* **Given problem**
Starting with the line that contains "Write the FreeCAD", reproduce each line through the end of the entries exactly as written.

(Entries with model source code)
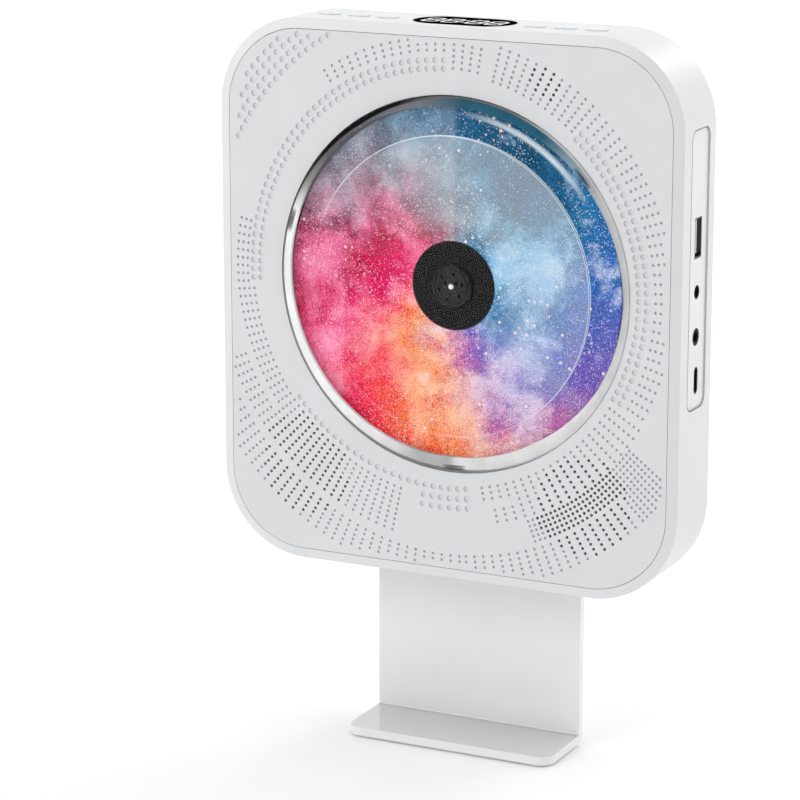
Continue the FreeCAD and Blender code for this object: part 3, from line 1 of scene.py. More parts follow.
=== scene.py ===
import math
import bpy
import bmesh
from mathutils import Vector, Matrix


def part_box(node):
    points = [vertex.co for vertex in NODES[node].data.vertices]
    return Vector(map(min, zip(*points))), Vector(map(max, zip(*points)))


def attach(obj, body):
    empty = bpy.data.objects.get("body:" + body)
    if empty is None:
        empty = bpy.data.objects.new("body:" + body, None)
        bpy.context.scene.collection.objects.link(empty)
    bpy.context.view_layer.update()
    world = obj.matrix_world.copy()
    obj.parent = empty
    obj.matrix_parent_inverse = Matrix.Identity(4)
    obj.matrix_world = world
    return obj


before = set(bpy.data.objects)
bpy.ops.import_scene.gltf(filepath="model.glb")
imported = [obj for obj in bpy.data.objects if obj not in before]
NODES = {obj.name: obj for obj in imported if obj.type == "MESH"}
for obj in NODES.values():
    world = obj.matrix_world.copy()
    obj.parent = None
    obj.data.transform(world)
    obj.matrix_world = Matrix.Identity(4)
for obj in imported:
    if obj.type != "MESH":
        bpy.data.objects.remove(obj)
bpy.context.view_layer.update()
scene = bpy.context.scene
MM = 0.001
# middle of the disc, the hub and the round opening
CX, CZ = 3.0 * MM, 164.6 * MM


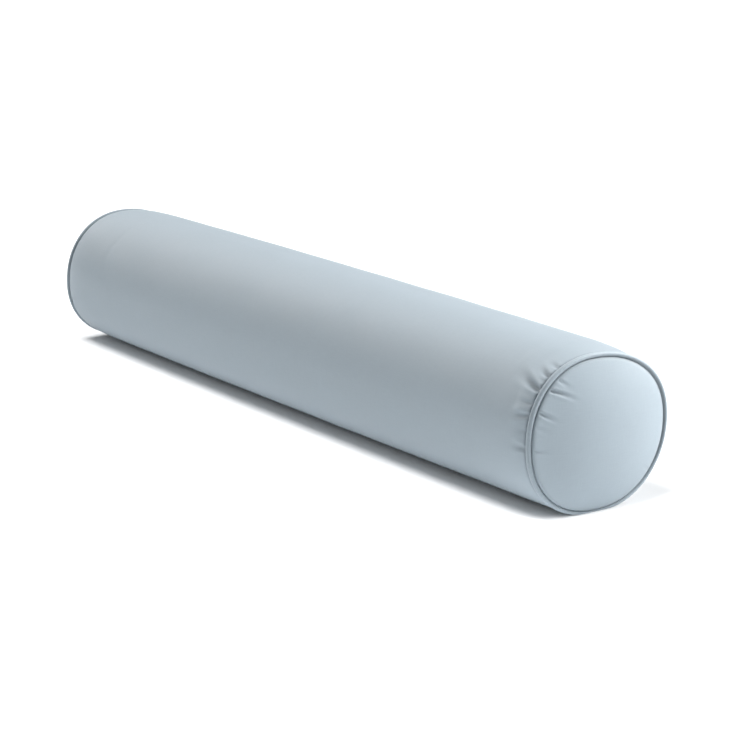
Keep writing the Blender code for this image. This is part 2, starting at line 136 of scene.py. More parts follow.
COVER_COLOUR = (0.279, 0.338, 0.384)
NICKEL_COLOUR = (0.44, 0.45, 0.47)
NYLON_COLOUR = (0.36, 0.44, 0.51)
FLOOR_COLOUR = (0.9, 0.9, 0.9)
LAMP_COLOUR = (1.0, 0.975, 0.955)
BACK_WALL = 0.7
CAMERA_AZIMUTH = 55.27
CAMERA_ELEVATION = 14.02
CAMERA_LENS = 117.8
CAMERA_DISTANCE = 3.154
CAMERA_RIGHT = 0.0459
CAMERA_UP = -0.0322


def superellipse(value):
    return np.sign(value) * np.abs(value) ** (2 / SQUARENESS)


def settled(x, radius, angle):
    """World points of the settled section: radius as measured level, angle in degrees from the back."""
    angle = np.radians(angle)
    out = radius * (1 + end_wander(x, angle) / RING_RADIUS)
    y = out * superellipse(np.cos(angle))
    z = AXIS_HEIGHT + out * FLATTEN * superellipse(np.sin(angle))
    soft = (z + np.sqrt(z ** 2 + FLOOR_ROUNDING ** 2)) / 2
    return np.stack(np.broadcast_arrays(x, y, np.maximum(soft, 0.0003)), axis=-1)


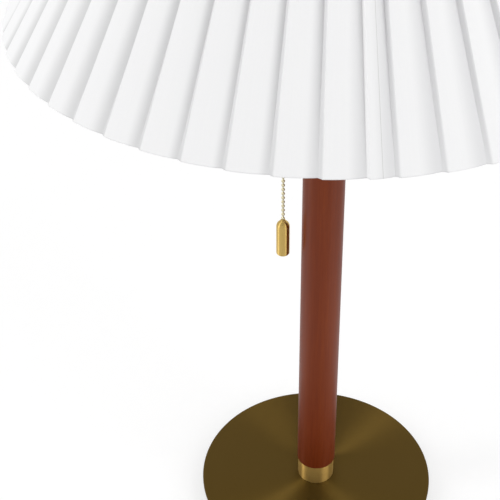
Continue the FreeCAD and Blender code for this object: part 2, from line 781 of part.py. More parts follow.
def shade_spider(ring):
    """Pierced washer and three straight arms welded to the top ring."""
    fitter = tube(WASHER_OUTER, WASHER_HOLE, washer_z, WASHER_THICKNESS)
    hub_z = washer_z + WASHER_THICKNESS / 2
    reach = ring_radius(top_ring_z)
    for k in range(SPIDER_ARMS):
        angle = math.radians(90 + 360.0 * k / SPIDER_ARMS)
        outwards = at(math.cos(angle), math.sin(angle), 0)
        foot = outwards * ARM_START + Z_AXIS * hub_z
        fitter = fitter.fuse(rod(foot, outwards * reach + Z_AXIS * top_ring_z, ARM_RADIUS, ARM_SIDES))
    return fitter.cut(ring)


top_ring = wire_ring(ring_radius(top_ring_z), top_ring_z)
save("pleated_shade", shade)
save("shade_bottom_ring", wire_ring(ring_radius(bottom_ring_z), bottom_ring_z))
save("shade_top_ring", top_ring)
save("shade_spider", shade_spider(top_ring))

# ---- finial -------------------------------------------------------------------------
FINIAL_BASE_RADIUS = 7.2
FINIAL_NECK_RADIUS = 4.4
FINIAL_BALL_RADIUS = 7.5
FINIAL_BALL_STEPS = 4
FINIAL_BORE_CLEARANCE = 0.05
finial_z = washer_z + WASHER_THICKNESS


def finial():
    """Turned brass knob: flanged foot, neck and ball, bored for the post."""
    bore = STUD_RADIUS + FINIAL_BORE_CLEARANCE
    bore_top = washer_z + STUD_POST_LENGTH + 0.5
    start = -math.degrees(math.acos(FINIAL_NECK_RADIUS / FINIAL_BALL_RADIUS))
    ball_z = finial_z + 5.0 - FINIAL_BALL_RADIUS * math.sin(math.radians(start))
    ball = round_steps(FINIAL_BALL_RADIUS, ball_z, start, 90.0, FINIAL_BALL_STEPS)
    return turned([
        (bore, finial_z),
        (FINIAL_BASE_RADIUS, finial_z),
        (FINIAL_BASE_RADIUS, finial_z + 1.6),
        (FINIAL_NECK_RADIUS, finial_z + 3.0),
    ] + ball + [(0, bore_top), (bore, bore_top)])


save("finial", finial())
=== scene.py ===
import math

import bmesh
import bpy
from mathutils import Matrix, Vector


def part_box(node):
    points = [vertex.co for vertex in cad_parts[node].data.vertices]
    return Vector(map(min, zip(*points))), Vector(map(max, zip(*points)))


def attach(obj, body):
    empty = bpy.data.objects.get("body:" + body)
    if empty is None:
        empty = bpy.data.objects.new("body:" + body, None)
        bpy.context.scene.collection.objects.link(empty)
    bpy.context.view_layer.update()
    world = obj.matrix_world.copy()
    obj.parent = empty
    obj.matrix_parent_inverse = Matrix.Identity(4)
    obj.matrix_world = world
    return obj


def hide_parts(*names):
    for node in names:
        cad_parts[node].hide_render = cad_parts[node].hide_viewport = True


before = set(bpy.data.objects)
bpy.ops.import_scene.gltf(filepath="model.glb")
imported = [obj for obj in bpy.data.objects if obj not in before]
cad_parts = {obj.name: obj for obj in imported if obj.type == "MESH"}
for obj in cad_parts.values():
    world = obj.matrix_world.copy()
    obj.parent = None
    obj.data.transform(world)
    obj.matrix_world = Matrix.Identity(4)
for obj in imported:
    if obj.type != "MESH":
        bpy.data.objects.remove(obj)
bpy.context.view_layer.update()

# ---- camera -------------------------------------------------------------------------
# The eye stands a little above the shade's rim and looks down along the column, so the
# picture cuts off the top of the shade and the front edge of the base.
PAN = -0.0766
PITCH = math.radians(36.52)
ROLL = math.radians(-0.932)
ahead = Vector((math.sin(PAN) * math.cos(PITCH), math.cos(PAN) * math.cos(PITCH), -math.sin(PITCH)))
level = Vector((math.cos(PAN), -math.sin(PAN), 0.0))
upright = level.cross(ahead)
across = math.cos(ROLL) * level + math.sin(ROLL) * upright
upward = math.cos(ROLL) * upright - math.sin(ROLL) * level
eye = bpy.data.objects.new("eye", bpy.data.cameras.new("eye"))
bpy.context.scene.collection.objects.link(eye)
eye.matrix_world = (Matrix.Translation((0.0, -0.5936, 0.6535))
                    @ Matrix((across, upward, -ahead)).transposed().to_4x4())
eye.data.sensor_width = 36.0
eye.data.lens = 84.12
bpy.context.scene.camera = eye


# ---- studio -------------------------------------------------------------------------
# A white room with one broad soft lamp high on the right and a narrow one on the left,
# over a white floor that keeps the lamp's own soft shadow.
class Tap:
    """A node socket that sums can be written with."""

    def __init__(self, tree, socket=None):
        self.tree = tree
        self.socket = socket

    def node(self, kind, settings=(), inputs=(), output=0):
        """Adds a node: its settings first, then a value or a link for each socket named."""
        added = self.tree.nodes.new("ShaderNode" + kind)
        for name, value in dict(settings).items():
            if name == "stops":
                ramp = added.color_ramp.elements
                while len(ramp) < len(value):
                    ramp.new(1.0)
                for stop, (position, color) in zip(ramp, value):
                    stop.position = position
                    stop.color = (*color, 1.0)
            else:
                setattr(added, name, value)
        for name, value in dict(inputs).items():
            if isinstance(value, Tap):
                self.tree.links.new(value.socket, added.inputs[name])
            else:
                added.inputs[name].default_value = value
        return Tap(self.tree, added.outputs[output])

    def sum(self, operation, first, second=0.0):
        return self.node("Math", {"operation": operation}, {0: first, 1: second})

    def __add__(self, other):
        return self.sum("ADD", self, other)

    def __sub__(self, other):
        return self.sum("SUBTRACT", self, other)

    def __mul__(self, other):
        return self.sum("MULTIPLY", self, other)

    def __truediv__(self, other):
        return self.sum("DIVIDE", self, other)

    def __rsub__(self, other):
        return self.sum("SUBTRACT", other, self)

    __radd__ = __add__
    __rmul__ = __mul__


def finish(name, base, roughness, metallic=0.0, **fixed):
    """A material with one principled shader; returns it, a tap into its tree and the shader."""
    material = bpy.data.materials.new(name)
    material.use_nodes = True
    tree = material.node_tree
    shader = tree.nodes["Principled BSDF"]
    shader.inputs["Base Color"].default_value = (*base, 1.0)
    shader.inputs["Roughness"].default_value = roughness
    shader.inputs["Metallic"].default_value = metallic
    for socket, value in fixed.items():
        shader.inputs[socket.replace("_", " ")].default_value = value
    return material, Tap(tree), shader


def feed(tap, shader, **links):
    """Links taps to the shader's sockets."""
    for socket, value in links.items():
        tap.tree.links.new(value.socket, shader.inputs[socket.replace("_", " ")])


def mixed(tap, share, first, second):
    """Between two colours, by a share from 0 to 1."""
    ends = [value if isinstance(value, Tap) else (*value, 1.0) for value in (first, second)]
    return tap.node("Mix", {"data_type": "RGBA"}, {0: share, 6: ends[0], 7: ends[1]}, 2)


def place(tap):
    """The point on the piece, in metres."""
    return tap.node("TexCoord", output="Object")


def axes(tap):
    """The same point's x, y and z."""
    split = tap.node("SeparateXYZ", inputs={0: place(tap)}).socket.node
    return [Tap(tap.tree, output) for output in split.outputs]


def grained(tap, scale, detail=2.0, squash=(1.0, 1.0, 1.0)):
    """Noise from 0 to 1; scale is per metre, and squash stretches it along an axis."""
    spread = tap.node("Mapping", inputs={"Vector": place(tap), "Scale": squash})
    return tap.node("TexNoise", inputs={"Vector": spread, "Scale": scale, "Detail": detail})


def relief(tap, height, strength, distance=0.0002):
    """A bumped normal; distance is the full height of the bumps, in metres."""
    return tap.node("Bump", inputs={"Height": height, "Strength": strength, "Distance": distance})


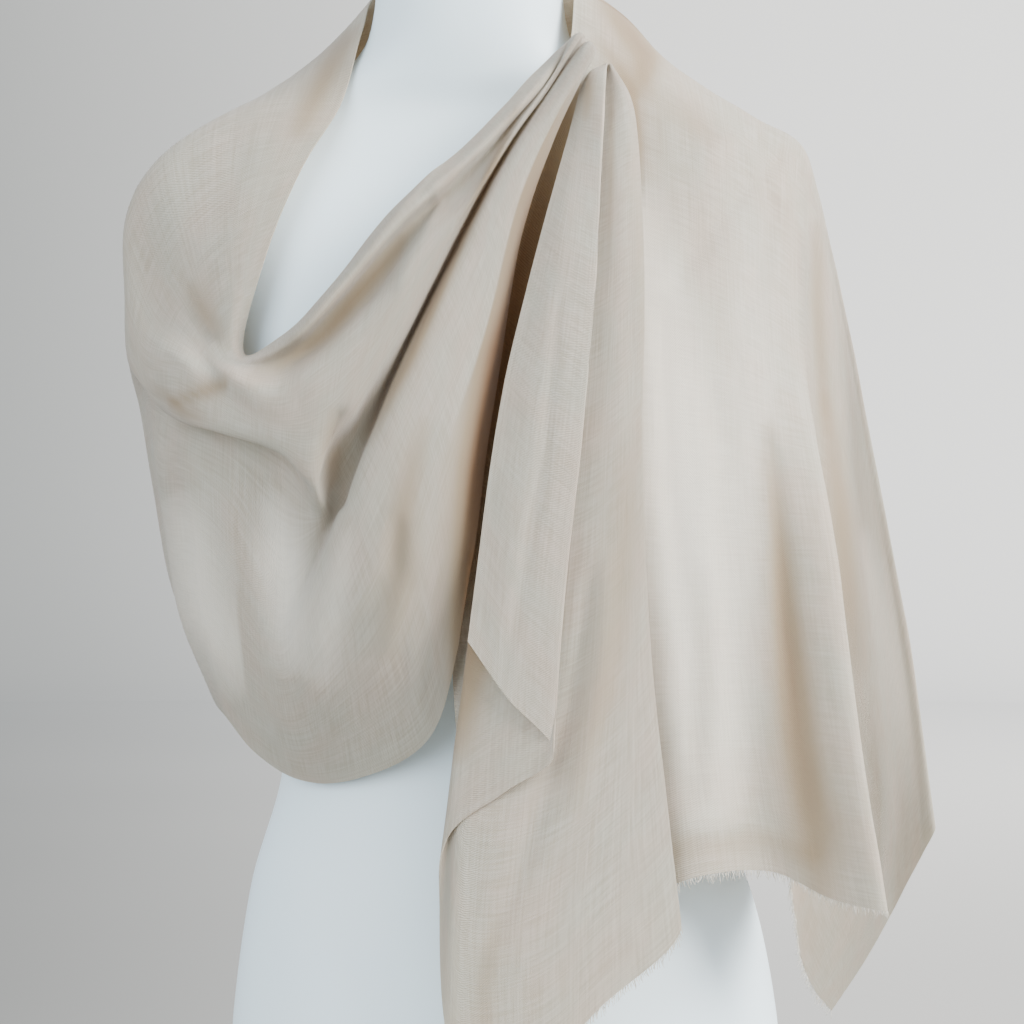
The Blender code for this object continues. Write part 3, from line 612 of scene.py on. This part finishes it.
# ---------------------------------------------------------------- meshes
def sheet_mesh(name, grid, thread_tone_and_painted_light, thickness):
    """A closed thin shell on a grid, with a map of the cloth's own lengths for its weave, and
    its painted light and shade as an attribute."""
    rows, columns = grid.shape[:2]
    normals = grid_normals(grid)
    count = rows * columns
    upper = (grid + normals * (0.5 * thickness)).reshape(-1, 3)
    lower = (grid - normals * (0.5 * thickness)).reshape(-1, 3)
    ids = np.arange(count).reshape(rows, columns)
    a, b = ids[:-1, :-1].ravel(), ids[1:, :-1].ravel()
    c, d = ids[1:, 1:].ravel(), ids[:-1, 1:].ravel()
    faces = [np.stack((a, b, c, d), axis=1), np.stack((d, c, b, a), axis=1) + count]
    rim = np.concatenate((ids[0, :], ids[1:, -1], ids[-1, -2::-1], ids[-2:0:-1, 0]))
    after = np.roll(rim, -1)
    faces.append(np.stack((rim, after, after + count, rim + count), axis=1))
    faces = np.concatenate(faces)
    points = np.concatenate((upper, lower)) * MM
    mesh = bpy.data.meshes.new(name)
    mesh.from_pydata(points.tolist(), [], faces.tolist())
    mesh.update()
    shape = bmesh.new()
    shape.from_mesh(mesh)
    if shape.calc_volume(signed=True) < 0.0:
        bmesh.ops.reverse_faces(shape, faces=shape.faces)
        shape.to_mesh(mesh)
    shape.free()
    u, v = cloth_lengths(grid)
    place = np.stack((u.ravel(), v.ravel()), axis=1)
    place = np.concatenate((place, place))
    layer = mesh.uv_layers.new(name="cloth")
    corners = np.zeros(len(mesh.loops), dtype=np.int32)
    mesh.loops.foreach_get("vertex_index", corners)
    layer.data.foreach_set("uv", place[corners].astype(np.float32).ravel())
    stored = mesh.attributes.new("thread_tone_and_painted_light", "FLOAT", "POINT")
    stored.data.foreach_set("value", np.concatenate((thread_tone_and_painted_light.ravel(), thread_tone_and_painted_light.ravel())))
    mesh.shade_smooth()
    mesh.set_sharp_from_angle(angle=math.radians(70.0))
    return mesh


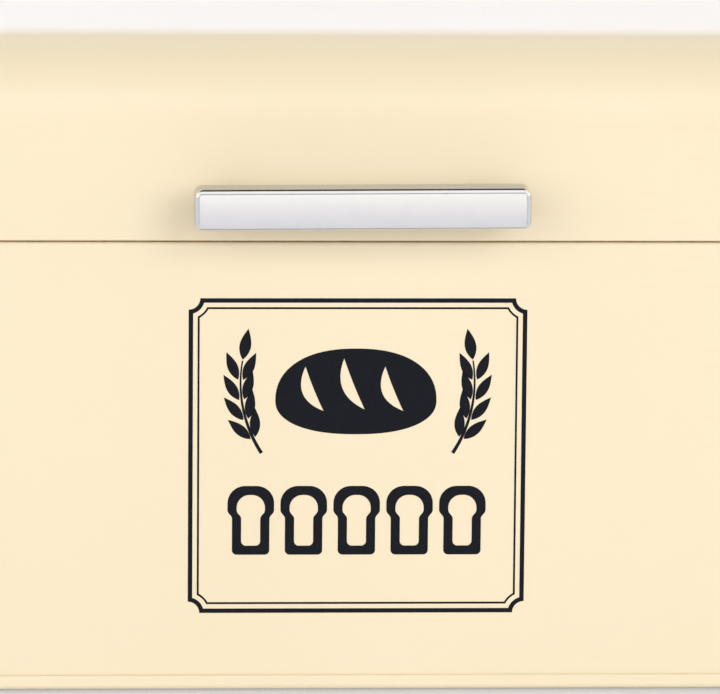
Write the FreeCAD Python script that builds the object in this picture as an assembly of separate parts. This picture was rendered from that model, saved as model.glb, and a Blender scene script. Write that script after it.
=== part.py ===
import FreeCAD, Part
import math
import os

# A steel bread bin: an open bin on four rubber feet, and a lid that swings up and back on two hinges
# behind it. Millimetres, +Z up, front towards -Y. Z = 0 is the table. Every shape is drawn about the
# middle of the bin, and then moved so that the whole footprint, handle and hinges included, is
# centred on the origin.

# The bin and its lid
width = 425.0                # outside of the wall, left to right
depth = 210.0                # outside of the wall, front to back
height = 166.0               # from the table to the top of the lid
corner_radius = 40.0         # upright corners, outside
sheet = 0.7                  # steel of the wall and the lid
shoulder_z = 114.6           # top of the wall's outer face, where the lid comes down
seam_gap = 0.4               # open line between the wall's shoulder and the lid's rim
shoulder_radius = 1.2
lip_inset = 2.3              # the lip inside the lid, from the wall's outer face
lip_height = 6.5
hem_height = 4.0             # folded edges of the lid and the lip
hem_radius = 0.65
lid_roll_radius = 19.5       # from the lid's sides into its top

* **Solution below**
Write the FreeCAD Python script that builds the object in this picture as an assembly of separate parts. This picture was rendered from that model, saved as model.glb, and a Blender scene script. Write that script after it.
=== part.py ===
import FreeCAD, Part
import math
import os

# A steel bread bin: an open bin on four rubber feet, and a lid that swings up and back on two hinges
# behind it. Millimetres, +Z up, front towards -Y. Z = 0 is the table. Every shape is drawn about the
# middle of the bin, and then moved so that the whole footprint, handle and hinges included, is
# centred on the origin.

# The bin and its lid
width = 425.0                # outside of the wall, left to right
depth = 210.0                # outside of the wall, front to back
height = 166.0               # from the table to the top of the lid
corner_radius = 40.0         # upright corners, outside
sheet = 0.7                  # steel of the wall and the lid
shoulder_z = 114.6           # top of the wall's outer face, where the lid comes down
seam_gap = 0.4               # open line between the wall's shoulder and the lid's rim
shoulder_radius = 1.2
lip_inset = 2.3              # the lip inside the lid, from the wall's outer face
lip_height = 6.5
hem_height = 4.0             # folded edges of the lid and the lip
hem_radius = 0.65
lid_roll_radius = 19.5       # from the lid's sides into its top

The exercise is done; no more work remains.